▶ _Prompt_: Repeat exactly the stretch of lines from the line containing "# conical spring" through the line containing "for node in", both included, and nothing else.

+ + + +

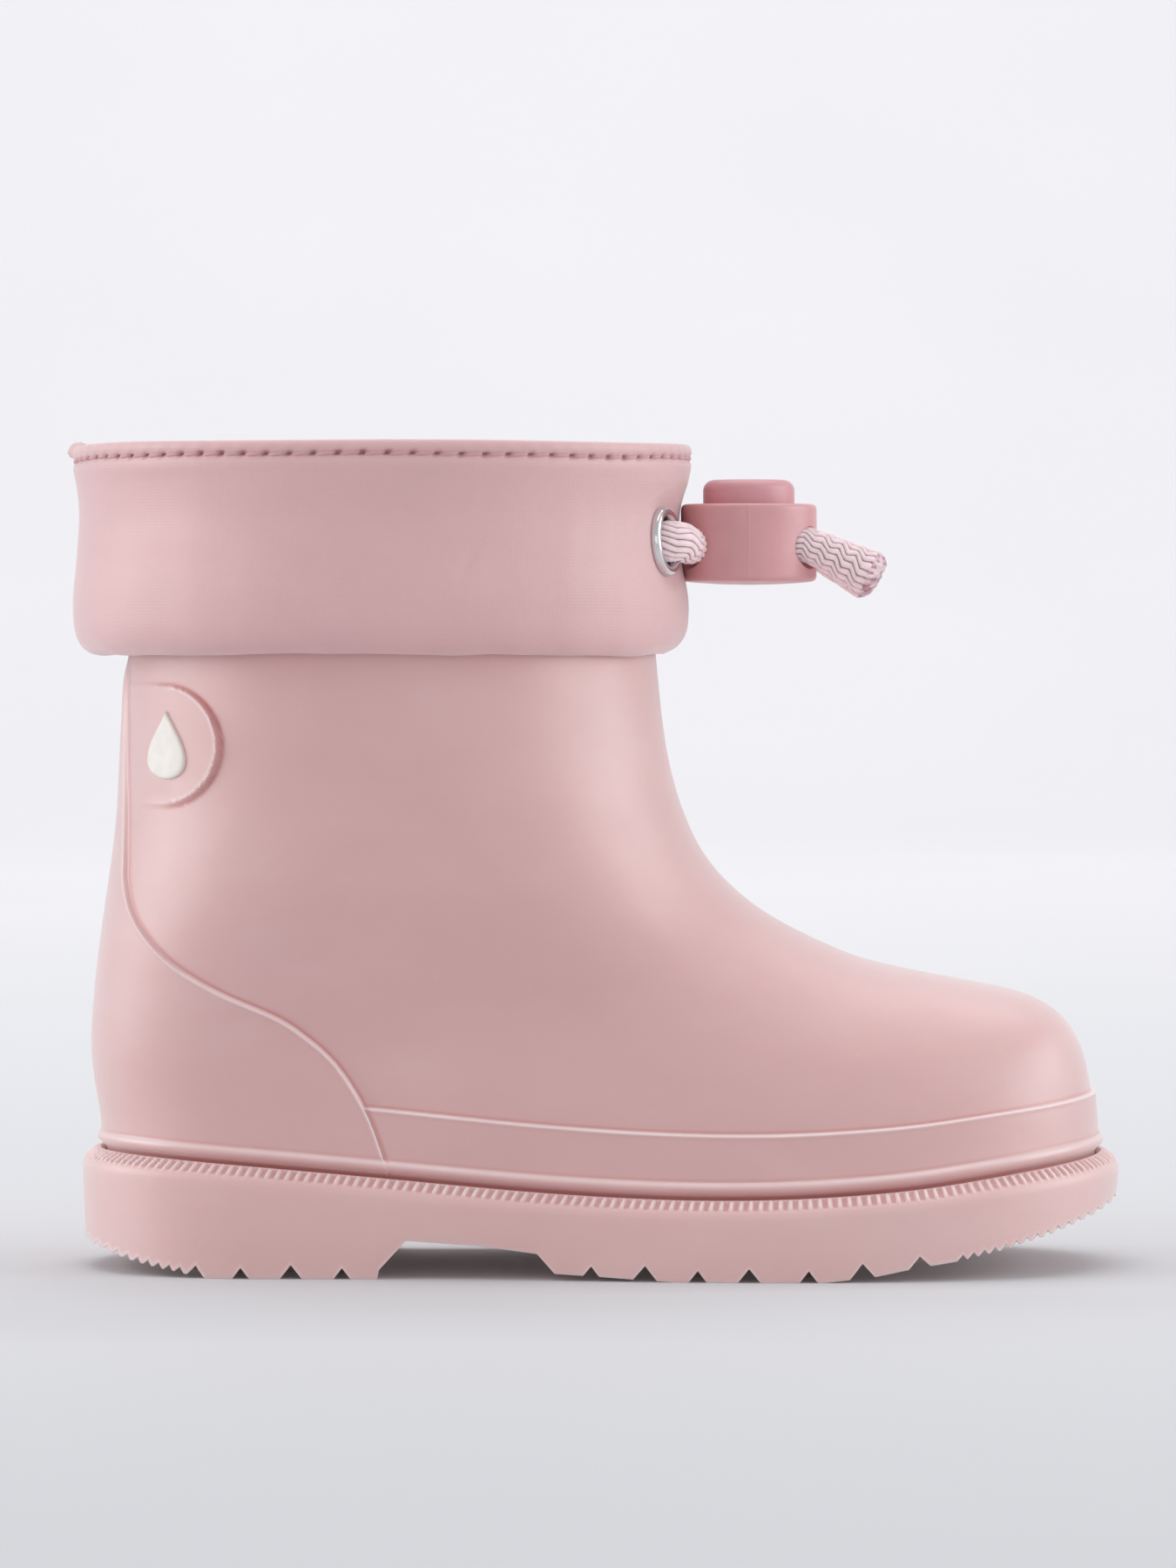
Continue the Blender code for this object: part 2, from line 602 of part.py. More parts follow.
RO, RI = EYELET_OD / 2, EYELET_ID / 2
for side, word in ((-1, "lateral"), (1, "medial")):
    p, n = eyelet_frame(side)
    hole = turned("hole_" + word, [(0.0, 4.0), (4.75, 4.0), (4.75, -4.0), (0.0, -4.0)], 24, None, facing(p, n), CUTTERS)
    hole.hide_render = True
    hole.display_type = "WIRE"
    boolean(cuff, hole, "DIFFERENCE")
    # flange with a rolled edge and a barrel through the sheet
    turned("eyelet_" + word,
           [(RI + 0.25, 1.5), (RO - 0.7, 1.55), (RO - 0.15, 1.25), (RO, 0.85), (RO - 0.1, 0.7), (RI + 0.62, 0.7),
            (RI + 0.62, -2.2), (RI, -2.2), (RI, 0.9)], 20, M_METAL, facing(p, n))
    turned("eyelet_washer_" + word,
           [(RI + 0.95, -1.95), (RO - 0.2, -1.95), (RO - 0.2, -2.4), (RI + 0.95, -2.4)], 20, M_METAL, facing(p, n))


# ---------------------------------------------------------------- threads
def tube(name, points, radius, mat, cyclic=False, resolution=2, radii=None):
    c = bpy.data.curves.new(name, "CURVE")
    c.dimensions = "3D"
    c.bevel_depth = radius * MM
    c.bevel_resolution = resolution
    c.use_fill_caps = True
    s = c.splines.new("POLY")
    s.points.add(len(points) - 1)
    for k, q in enumerate(points):
        s.points[k].co = (*to_m(q), 1)
        if radii is not None:
            s.points[k].radius = radii[k] / radius
    s.use_cyclic_u = cyclic
    c.materials.append(mat)
    o = bpy.data.objects.new(name, c)
    PARTS.objects.link(o)
    return o


ring_count = 44
tube("cuff_top_thread", [cuff_point(2 * math.pi * k / ring_count, 0, 0.46, 130.3) for k in range(ring_count)], 0.28,
     M_THREAD, True, 0)
tube("cuff_seam_thread", [cuff_point(2 * math.pi * k / ring_count, 1, 0, 104.4, 2.8) for k in range(ring_count)], 0.28,
     M_THREAD, True, 0)


# ---------------------------------------------------------------- drawcord
def smooth_path(points, spacing, values=None):
    """Points read at an even spacing from a smooth curve through points, with values carried along."""
    p = np.array([tuple(q) for q in points], float)
    s = np.concatenate([[0], np.cumsum(np.linalg.norm(np.diff(p, axis=0), axis=1))])
    at = np.linspace(0, s[-1], max(3, int(round(s[-1] / spacing)) + 1))
    xs = [spline(list(zip(s, p[:, k])))(at) for k in range(3)]
    out = np.stack(xs, axis=1)
    if values is None:
        return out
    return out, np.interp(at, s, values)


def tunnel_point(t):
    return cuff_point(t, 0.0, -5.0 + waist(t, EYELET_Z), EYELET_Z)


def strand(side):
    """The route from the tunnel out through an eyelet and the lock to the drooping end, with the cord's radius."""
    p, n = eyelet_frame(side)
    e_in = p - n * 4.3
    route = [Vector(tunnel_point(side * math.radians(30))), e_in + Vector((-1.5, side * 1.2, 0)), p - n * 1.9,
             p + n * 0.9, p + n * 3.2 + Vector((0.2, -side * 0.6, 0)),
             Vector((LOCK_X - 9.65, side * (CHANNEL_Y + 4.1), EYELET_Z)),
             Vector((LOCK_X - 8.2, side * (CHANNEL_Y + 0.85), EYELET_Z)),
             Vector((LOCK_X - 5.0, side * CHANNEL_Y, EYELET_Z + 0.9)),
             Vector((LOCK_X, side * CHANNEL_Y, EYELET_Z + 1.2)),
             Vector((LOCK_X + 5.0, side * CHANNEL_Y, EYELET_Z + 0.9)),
             Vector((LOCK_X + 8.6, side * CHANNEL_Y, EYELET_Z - 0.1)),
             Vector((LOCK_X + 11.6, side * (CHANNEL_Y + 0.1), EYELET_Z - 1.1)),
             Vector((LOCK_X + 16.0, side * (CHANNEL_Y + 0.4), EYELET_Z - 2.9)),
             Vector((LOCK_X + 21.0, side * (CHANNEL_Y + 0.7), EYELET_Z - 4.9))]
    return route, [2.1, 1.6, 1.4, 1.4, 1.4, 1.45, 1.6, 1.8, 1.7, 1.8, 2.5, 2.8, 3.0, 3.2]


lateral, lateral_size = strand(-1)
medial, medial_size = strand(1)
tunnel = [Vector(tunnel_point(-a)) for a in np.radians(np.arange(42, 319, 12))]
route = lateral[::-1] + tunnel + medial
size = lateral_size[::-1] + [2.4] * len(tunnel) + medial_size
points, radii = smooth_path(route, 3.0, size)
tube("drawcord", points, CORD_R, M_CORD, False, 2, radii)

# ---------------------------------------------------------------- cord lock
lock_place = Matrix.Translation(Vector(to_m((LOCK_X, 0, 0))))
body = turned("cord_lock_body",
              [(0.0, LOCK_LOW + LOCK_FLOOR), (BORE_R, LOCK_LOW + LOCK_FLOOR), (BORE_R, LOCK_HIGH - 0.5),
               (BORE_R + 0.5, LOCK_HIGH), (LOCK_R - 0.8, LOCK_HIGH), (LOCK_R, LOCK_HIGH - 0.8),
               (LOCK_R, LOCK_LOW + 0.9), (LOCK_R - 0.9, LOCK_LOW), (0.0, LOCK_LOW)], 48, M_LOCK, lock_place)
for side in (-1, 1):
    bm = bmesh.new()
    bmesh.ops.create_cone(bm, cap_ends=True, segments=24, radius1=CHANNEL_R * MM, radius2=CHANNEL_R * MM, depth=0.03)
    bmesh.ops.rotate(bm, verts=bm.verts, cent=(0, 0, 0), matrix=Matrix.Rotation(math.pi / 2, 3, "Y"))
    bmesh.ops.translate(bm, verts=bm.verts, vec=to_m((LOCK_X, side * CHANNEL_Y, EYELET_Z)))
    me = bpy.data.meshes.new("channel")
    bm.to_mesh(me)
    bm.free()
    boolean(body, cutter("channel_" + ("lateral" if side < 0 else "medial"), me), "DIFFERENCE")

PLUNGER_FOOT = LOCK_LOW + LOCK_FLOOR + BUTTON_TRAVEL + 0.4
SLOT_LOW, SLOT_HIGH = 115.1, 123.4
button = turned("cord_lock_button",
                [(0.0, BUTTON_TOP), (BUTTON_R - 1.3, BUTTON_TOP), (BUTTON_R - 0.4, BUTTON_TOP - 0.35),
                 (BUTTON_R, BUTTON_TOP - 1.2), (BUTTON_R, PLUNGER_FOOT), (0.0, PLUNGER_FOOT)], 40, M_LOCK, lock_place)
for side in (-1, 1):
    bm = bmesh.new()
    bmesh.ops.create_cube(bm, size=1.0)
    width = 9.0
    bmesh.ops.scale(bm, verts=bm.verts, vec=(0.03, width * MM, (SLOT_HIGH - SLOT_LOW) * MM))
    bmesh.ops.translate(bm, verts=bm.verts,
                        vec=to_m((LOCK_X, side * (CHANNEL_Y - CHANNEL_R + width / 2), (SLOT_HIGH + SLOT_LOW) / 2)))
    me = bpy.data.meshes.new("slot")
    bm.to_mesh(me)
    bm.free()
    boolean(button, cutter("slot_" + ("lateral" if side < 0 else "medial"), me), "DIFFERENCE")

# conical spring between the lock's floor and the plunger's foot
WIRE = 0.25
low, high = LOCK_LOW + LOCK_FLOOR + GAP + WIRE, PLUNGER_FOOT - GAP - WIRE
coil = []
turns, per = 2.5, 16
for k in range(int(turns * per) + 1):
    f = k / (turns * per)
    a = 2 * math.pi * turns * f
    r = 5.6 - 2.8 * f
    coil.append((LOCK_X + r * math.cos(a), r * math.sin(a), low + (high - low) * f))
tube("cord_lock_spring", coil, WIRE, M_METAL, False, 0)
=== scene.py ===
"""Looks of the child's rain boot: moulded shell and sole, coated drawstring cuff, braided cord and cord lock."""

import math

import bmesh
import bpy
import numpy as np
from mathutils import Matrix, Vector


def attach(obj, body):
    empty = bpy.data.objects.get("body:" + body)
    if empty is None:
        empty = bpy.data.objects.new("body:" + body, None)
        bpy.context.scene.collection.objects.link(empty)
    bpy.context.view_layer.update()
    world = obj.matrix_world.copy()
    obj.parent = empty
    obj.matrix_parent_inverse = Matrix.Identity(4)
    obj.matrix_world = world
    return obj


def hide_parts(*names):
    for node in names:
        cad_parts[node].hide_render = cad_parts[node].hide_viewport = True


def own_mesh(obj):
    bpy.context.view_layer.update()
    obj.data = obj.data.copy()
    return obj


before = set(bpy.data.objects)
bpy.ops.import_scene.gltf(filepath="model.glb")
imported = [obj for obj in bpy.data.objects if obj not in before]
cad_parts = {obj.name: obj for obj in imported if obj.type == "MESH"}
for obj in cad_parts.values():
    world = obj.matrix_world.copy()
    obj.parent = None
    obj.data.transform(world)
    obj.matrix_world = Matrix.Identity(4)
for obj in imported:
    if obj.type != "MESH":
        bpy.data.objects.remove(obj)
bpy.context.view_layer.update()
MM = 0.001
SHIFT_X = 0.3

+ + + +

▶ _Solution for this problem_:
# conical spring between the lock's floor and the plunger's foot
WIRE = 0.25
low, high = LOCK_LOW + LOCK_FLOOR + GAP + WIRE, PLUNGER_FOOT - GAP - WIRE
coil = []
turns, per = 2.5, 16
for k in range(int(turns * per) + 1):
    f = k / (turns * per)
    a = 2 * math.pi * turns * f
    r = 5.6 - 2.8 * f
    coil.append((LOCK_X + r * math.cos(a), r * math.sin(a), low + (high - low) * f))
tube("cord_lock_spring", coil, WIRE, M_METAL, False, 0)
=== scene.py ===
"""Looks of the child's rain boot: moulded shell and sole, coated drawstring cuff, braided cord and cord lock."""

import math

import bmesh
import bpy
import numpy as np
from mathutils import Matrix, Vector


def attach(obj, body):
    empty = bpy.data.objects.get("body:" + body)
    if empty is None:
        empty = bpy.data.objects.new("body:" + body, None)
        bpy.context.scene.collection.objects.link(empty)
    bpy.context.view_layer.update()
    world = obj.matrix_world.copy()
    obj.parent = empty
    obj.matrix_parent_inverse = Matrix.Identity(4)
    obj.matrix_world = world
    return obj


def hide_parts(*names):
    for node in names:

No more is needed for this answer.